*What needs to be done*: Write out all the material exactly. Leave nothing out.

• • • •

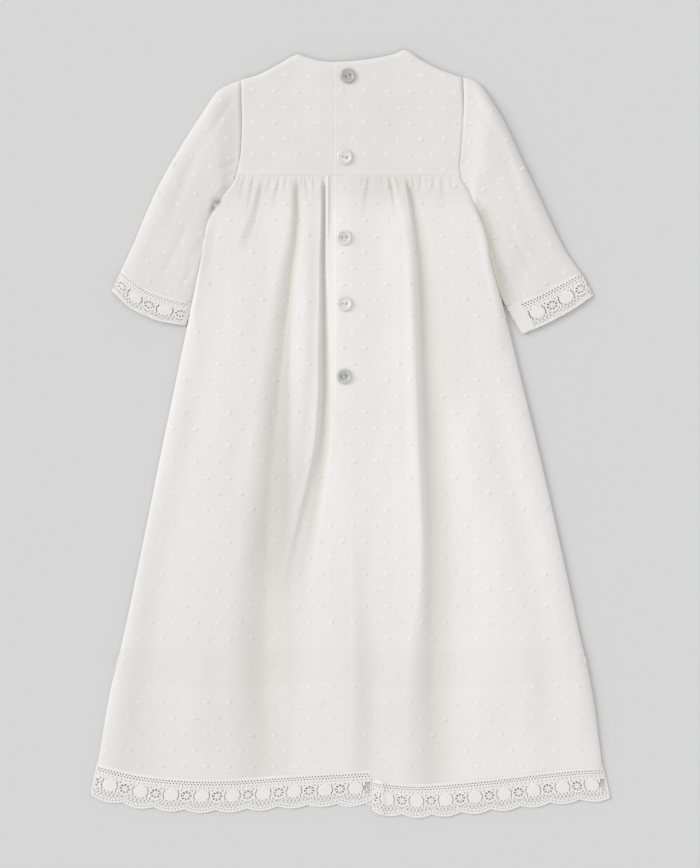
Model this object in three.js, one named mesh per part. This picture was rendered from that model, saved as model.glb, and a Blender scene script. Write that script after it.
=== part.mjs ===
import * as THREE from 'three';

// A christening gown laid flat on its front, with its buttoned back up. Millimetres.
// X runs to the right, Y runs towards the neck and Z runs up from the surface that the gown lies on.

// Driving sizes
const WALL = 1.0;
const SEAM = 0.3;
const ARMHOLE_SEAM = 0.5;
const WAIST = 219.7;
const SKIRT_LENGTH = 504;
const LAP_LEFT = -14.5;
const LAP_RIGHT = 5.5;
const PLACKET_END = 30;
const LACE_DEPTH = 26.5;
const SCALLOP = 2.8;
const LACE_REPEAT = 25.2;
const BUTTON_RADIUS = 6.5;
const BUTTON_HEIGHT = 2.2;

// How high the upper layer puffs off the front, away from its edges
const SKIRT_PUFF = 2.4;
const YOKE_PUFF = 1.5;
const SLEEVE_HEIGHT = 5.8;
const CUFF_HEIGHT = 4.4;
const ARMHOLE_HEIGHT = 2.6;
const UNDER = WALL + SEAM;

// The skirt puffs less at the waist seam than this far below it, and never quite touches the front
const WAIST_PUFF_SHARE = 0.6;
const FULL_PUFF_DOWN = 40;
const LEAST_LIFT = 0.05;

// Where the right half of the back comes down from the left half: beside the lap and below the placket
const LAP_CLEARANCE = 0.25;
const LAP_SLOPE = { start: 1.5, end: 13 };
const PLACKET_SLOPE = { start: 5, end: 22 };

const CLOTH_COLOUR = 0xf1efe8;
const LACE_COLOUR = 0xece7da;
const BUTTON_COLOUR = 0xc6c7c4;

const columns = (names, rows) => rows.map(
  (row) => Object.fromEntries(names.split(' ').map((name, i) => [name, row[i]])),
);

// The side edges of the skirt, from the waist seam round the armhole and down to the hem
const SKIRT_SIDES = columns('y left right', [
  [219.4, -99.5, 94.4],
  [211, -103.8, 98.6],
  [203, -110.3, 102.8],
  [197.5, -115.6, 105.6],
  [187, -121.4, 110.6],
  [171, -125.8, 116.3],
  [147.5, -129.6, 120.2],
  [117.7, -134.4, 127.4],
  [73, -143.2, 138.4],
  [-11, -160.6, 159],
  [-92, -176.8, 177.6],
  [-174, -194, 195.2],
  [-220, -204.6, 205],
  [-285, -215.2, 213.6],
]);

// The hem line of the cloth on each half of the back; the right half hangs lower at the centre seam
const HEM_LEFT = columns('x y', [
  [-216, -278.4], [-180, -286.6], [-145, -290.3], [-111, -291.1], [-77, -289.4], [-43, -286.9], [20, -283.6],
]);
const HEM_RIGHT = columns('x y', [
  [10, -290.6], [30, -293.6], [59, -295.4], [93, -292.8], [127, -289.4], [161, -285.2], [195, -281.8],
  [215, -281.4],
]);
const HEM_FRONT = columns('x y', [
  [-216, -278.6], [-130, -289], [0, -291], [130, -289], [215, -281.6],
]);

// The armholes of the yoke, above the waist seam
const ARMHOLES = columns('y left right', [
  [219.7, -99.4, 94.3],
  [228, -97, 93],
  [240, -94.6, 94],
  [262, -93.4, 95.6],
  [282, -93.6, 95.9],
  [304, -93.6, 94.6],
]);

// The shoulders and the back neck, from the left shoulder point to the right one
const BACK_TOP = columns('x y', [
  [-93.6, 302.2], [-78, 306.8], [-62, 315.2], [-46, 323.6], [-38, 321.6], [-26, 318.4], [-12, 317.4],
  [6, 318.6], [24, 321.2], [37, 324.2], [46.7, 327.4], [60.6, 318.6], [77.6, 310.2], [94.6, 304.2],
]);
const FRONT_TOP = columns('x y', [
  [-93.6, 302], [-78, 306.6], [-60, 315.8], [-47, 322.6], [-38, 300], [-20, 284], [0, 279],
  [20, 284], [38, 300], [48, 325.6], [60, 318.4], [77.6, 310], [94.6, 304],
]);

// Large folds and waist gathers of the back skirt. Height is above or below the puff, left and right
// are the half widths, and each path runs down the cloth as pairs of x and y.
const FOLDS = columns('name height left right path', [
  ['valley beside the placket', -2.3, 6, 9,
    [[-23, 222], [-25, 130], [-27, 30], [-38, -55], [-54, -150], [-58, -190]]],
  ['valley on the left', -1.9, 14, 14,
    [[-46, 222], [-50, 160], [-59, 73], [-69, -40], [-76, -174], [-77, -292]]],
  ['short crease on the left', -1.5, 6, 6, [[-75, 222], [-82, 183], [-92, 140]]],
  ['valley on the right', -2.2, 7, 22, [[46, 222], [54, 150], [58, 50], [67, -55], [74, -150], [73, -295]]],
  ['ridge left of the placket', 1.5, 10, 8, [[-36, 200], [-40, 100], [-44, 20], [-52, -70]]],
  ['ridge down the centre', 1.3, 18, 22, [[-6, 60], [-13, 0], [-18, -97], [-21, -290]]],
  ['ridge left of the right valley', 1.4, 18, 8, [[38, 200], [43, 110], [46, 20], [50, -60]]],
  ['ridge on the right', 1.2, 24, 24, [[78, 120], [96, -12], [113, -90], [118, -290]]],
  ['ridge on the left', 1.0, 26, 20, [[-100, 140], [-120, 0], [-140, -120], [-150, -290]]],
  ['dip right of the centre', -1.0, 14, 14, [[14, -90], [17, -174], [13, -292]]],
]);
const FOLD_FADE = 26;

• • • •

*Task output*:
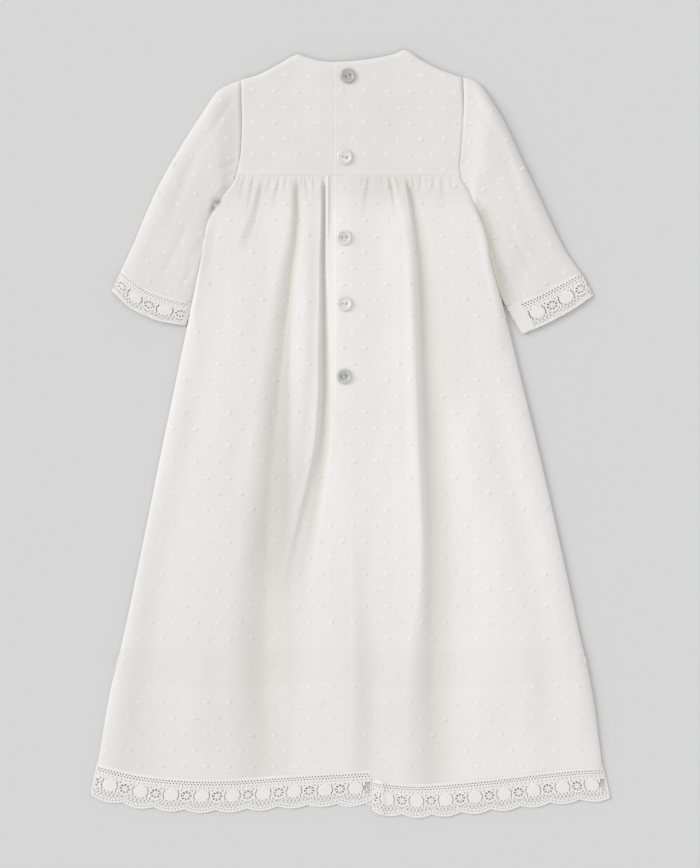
Model this object in three.js, one named mesh per part. This picture was rendered from that model, saved as model.glb, and a Blender scene script. Write that script after it.
=== part.mjs ===
import * as THREE from 'three';

// A christening gown laid flat on its front, with its buttoned back up. Millimetres.
// X runs to the right, Y runs towards the neck and Z runs up from the surface that the gown lies on.

// Driving sizes
const WALL = 1.0;
const SEAM = 0.3;
const ARMHOLE_SEAM = 0.5;
const WAIST = 219.7;
const SKIRT_LENGTH = 504;
const LAP_LEFT = -14.5;
const LAP_RIGHT = 5.5;
const PLACKET_END = 30;
const LACE_DEPTH = 26.5;
const SCALLOP = 2.8;
const LACE_REPEAT = 25.2;
const BUTTON_RADIUS = 6.5;
const BUTTON_HEIGHT = 2.2;

// How high the upper layer puffs off the front, away from its edges
const SKIRT_PUFF = 2.4;
const YOKE_PUFF = 1.5;
const SLEEVE_HEIGHT = 5.8;
const CUFF_HEIGHT = 4.4;
const ARMHOLE_HEIGHT = 2.6;
const UNDER = WALL + SEAM;

// The skirt puffs less at the waist seam than this far below it, and never quite touches the front
const WAIST_PUFF_SHARE = 0.6;
const FULL_PUFF_DOWN = 40;
const LEAST_LIFT = 0.05;

// Where the right half of the back comes down from the left half: beside the lap and below the placket
const LAP_CLEARANCE = 0.25;
const LAP_SLOPE = { start: 1.5, end: 13 };
const PLACKET_SLOPE = { start: 5, end: 22 };

const CLOTH_COLOUR = 0xf1efe8;
const LACE_COLOUR = 0xece7da;
const BUTTON_COLOUR = 0xc6c7c4;

const columns = (names, rows) => rows.map(
  (row) => Object.fromEntries(names.split(' ').map((name, i) => [name, row[i]])),
);

// The side edges of the skirt, from the waist seam round the armhole and down to the hem
const SKIRT_SIDES = columns('y left right', [
  [219.4, -99.5, 94.4],
  [211, -103.8, 98.6],
  [203, -110.3, 102.8],
  [197.5, -115.6, 105.6],
  [187, -121.4, 110.6],
  [171, -125.8, 116.3],
  [147.5, -129.6, 120.2],
  [117.7, -134.4, 127.4],
  [73, -143.2, 138.4],
  [-11, -160.6, 159],
  [-92, -176.8, 177.6],
  [-174, -194, 195.2],
  [-220, -204.6, 205],
  [-285, -215.2, 213.6],
]);

// The hem line of the cloth on each half of the back; the right half hangs lower at the centre seam
const HEM_LEFT = columns('x y', [
  [-216, -278.4], [-180, -286.6], [-145, -290.3], [-111, -291.1], [-77, -289.4], [-43, -286.9], [20, -283.6],
]);
const HEM_RIGHT = columns('x y', [
  [10, -290.6], [30, -293.6], [59, -295.4], [93, -292.8], [127, -289.4], [161, -285.2], [195, -281.8],
  [215, -281.4],
]);
const HEM_FRONT = columns('x y', [
  [-216, -278.6], [-130, -289], [0, -291], [130, -289], [215, -281.6],
]);

// The armholes of the yoke, above the waist seam
const ARMHOLES = columns('y left right', [
  [219.7, -99.4, 94.3],
  [228, -97, 93],
  [240, -94.6, 94],
  [262, -93.4, 95.6],
  [282, -93.6, 95.9],
  [304, -93.6, 94.6],
]);

// The shoulders and the back neck, from the left shoulder point to the right one
const BACK_TOP = columns('x y', [
  [-93.6, 302.2], [-78, 306.8], [-62, 315.2], [-46, 323.6], [-38, 321.6], [-26, 318.4], [-12, 317.4],
  [6, 318.6], [24, 321.2], [37, 324.2], [46.7, 327.4], [60.6, 318.6], [77.6, 310.2], [94.6, 304.2],
]);
const FRONT_TOP = columns('x y', [
  [-93.6, 302], [-78, 306.6], [-60, 315.8], [-47, 322.6], [-38, 300], [-20, 284], [0, 279],
  [20, 284], [38, 300], [48, 325.6], [60, 318.4], [77.6, 310], [94.6, 304],
]);

// Large folds and waist gathers of the back skirt. Height is above or below the puff, left and right
// are the half widths, and each path runs down the cloth as pairs of x and y.
const FOLDS = columns('name height left right path', [
  ['valley beside the placket', -2.3, 6, 9,
    [[-23, 222], [-25, 130], [-27, 30], [-38, -55], [-54, -150], [-58, -190]]],
  ['valley on the left', -1.9, 14, 14,
    [[-46, 222], [-50, 160], [-59, 73], [-69, -40], [-76, -174], [-77, -292]]],
  ['short crease on the left', -1.5, 6, 6, [[-75, 222], [-82, 183], [-92, 140]]],
  ['valley on the right', -2.2, 7, 22, [[46, 222], [54, 150], [58, 50], [67, -55], [74, -150], [73, -295]]],
  ['ridge left of the placket', 1.5, 10, 8, [[-36, 200], [-40, 100], [-44, 20], [-52, -70]]],
  ['ridge down the centre', 1.3, 18, 22, [[-6, 60], [-13, 0], [-18, -97], [-21, -290]]],
  ['ridge left of the right valley', 1.4, 18, 8, [[38, 200], [43, 110], [46, 20], [50, -60]]],
  ['ridge on the right', 1.2, 24, 24, [[78, 120], [96, -12], [113, -90], [118, -290]]],
  ['ridge on the left', 1.0, 26, 20, [[-100, 140], [-120, 0], [-140, -120], [-150, -290]]],
  ['dip right of the centre', -1.0, 14, 14, [[14, -90], [17, -174], [13, -292]]],
]);
const FOLD_FADE = 26;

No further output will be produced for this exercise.